In June, however, I sent Ferentz an e-mail asking if I could interview Johnson-Koulianos for a preseason magazine SourceMedia published on the Iowa football team. Apparently that was all it took, to ask.
So I went to Johnson-Koulianos' house, on a quiet Iowa City street not far from downtown. Neighbor kids passed by, waving at the player and getting a wave and a greeting in exchange. It seemed like a sanctuary from the public eye. How wrong I was.
It turned out to be the same house the Iowa City Police Department searched on Tuesday, finding cocaine, marijuana, and various prescription drugs for which he had no prescriptions.
No, I saw absolutely no evidence whatsoever of any sort of drug use. Zero. At the time, I'm pretty sure he didn't have Brady Johnson as his roommate. Johnson also was arrested on an assortment of drug-related charges Tuesday.

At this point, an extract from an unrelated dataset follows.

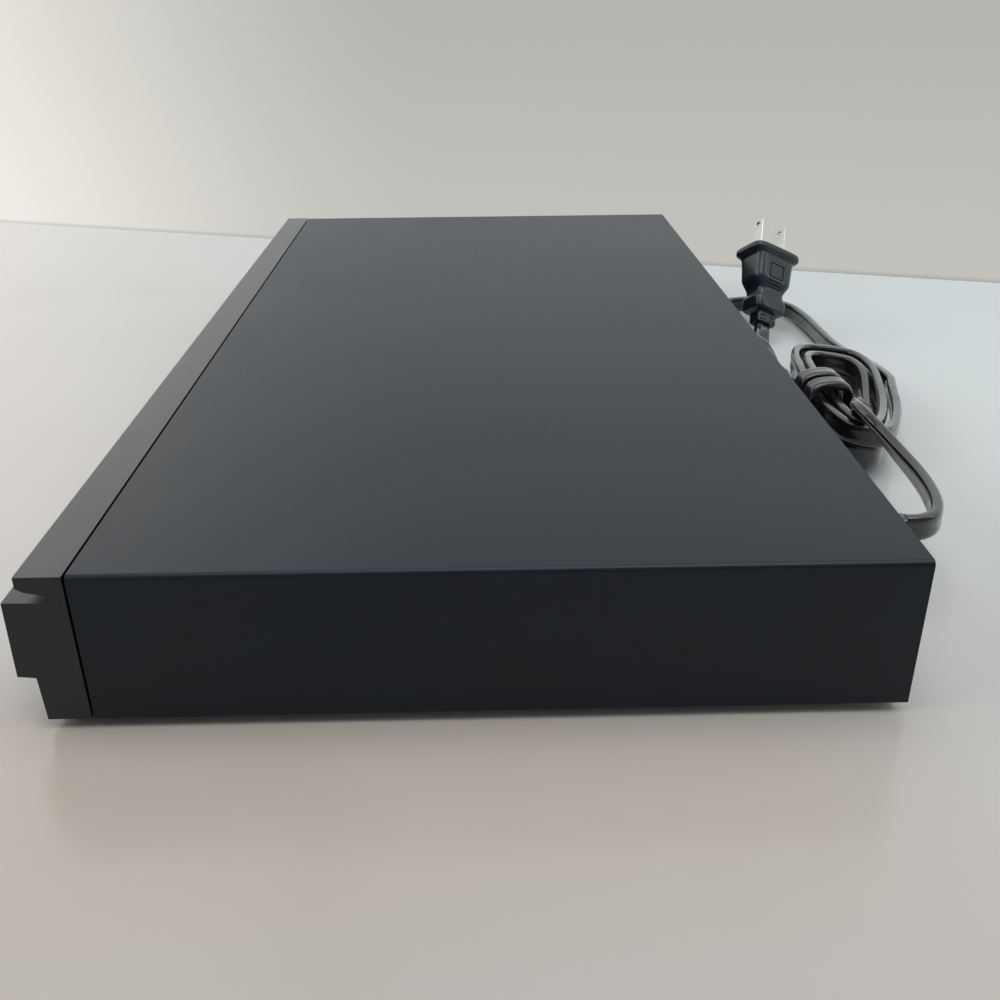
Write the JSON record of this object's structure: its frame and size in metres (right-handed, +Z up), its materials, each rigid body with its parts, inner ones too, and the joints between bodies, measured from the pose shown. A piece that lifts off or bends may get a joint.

I spent about 90 minutes with Johnson-Koulianos that day, interviewing him on a variety of subjects. Mostly, I sat and listened to him give me a narrative he clearly had spent some time thinking about beforehand. Much of the interview was about his childhood and where he came from. He was the child of a teen mother who left him to his own devices, and the boy bounced all over Youngstown, Ohio until he was 10. That's when he was taken into into the home of Peter and Lauren Koulianos, who gave him a stable home life that he hadn't known until then. He went from having nothing to lacking for nothing.
He switched back and forth in the interview from ultra-confident to humble. He gave, in no uncertain terms, praise to his teammates and coaches. One of his walls was covered with pictures and newspaper clippings of former and present Hawkeyes.
He also was very enamored with the idea of becoming Iowa's all-time leader in receptions and reception yardage, and stayed enamored with those things after claiming the records, as any of the thousands of people who followed his Facebook page could attest. He certainly didn't lack for ego. When I wanted to take a couple of snapshots of him to put on this blog, he wanted to look at the photos and tell me which one I should use. The right pose was important to him.
He told me that I could get the first interview with him post-bowl game if I would do it "Epic. '60 Minutes' style." I should have gotten that in writing. It truly would be epic now.
He was a big kid in many ways, I thought, but also very intelligent in many ways. Funny, engaging, very interested in music and media. I've heard many accounts about how well he has treated Hawkeye fans, how good he's been with kids.
But he had dust-ups with coaches throughout his career, things undoubtedly caused from being head-strong. They cost him playing time here and there over the years, which was probably a punishment that hurt him more than anything. He didn't start the final game of his college career, at Minnesota on Nov. 27, for undisclosed reasons. Then he went and scored two touchdowns, anyhow, one on a kickoff return. Which was fitting, really, the best and worst of his career up to that point, all represented in one game.
Ferentz said it was because Colin Sandeman "had a better week of practice." Johnson-Koulianos told someone it was because of a flippant remark he made to Ferentz on the day before the game. That's small potatoes now.
My wife and I have a college freshman son who lives in Iowa City. I called him Tuesday night. After making plans on how and when to head north for a funeral, I told him about Johnson-Koulianos' arrest and why it happened. You hope it registers, the consequences of doing illegal, stupid things.
You hope.
I'll be back here later in the week. Like I said, I've got more important things to worry about right now.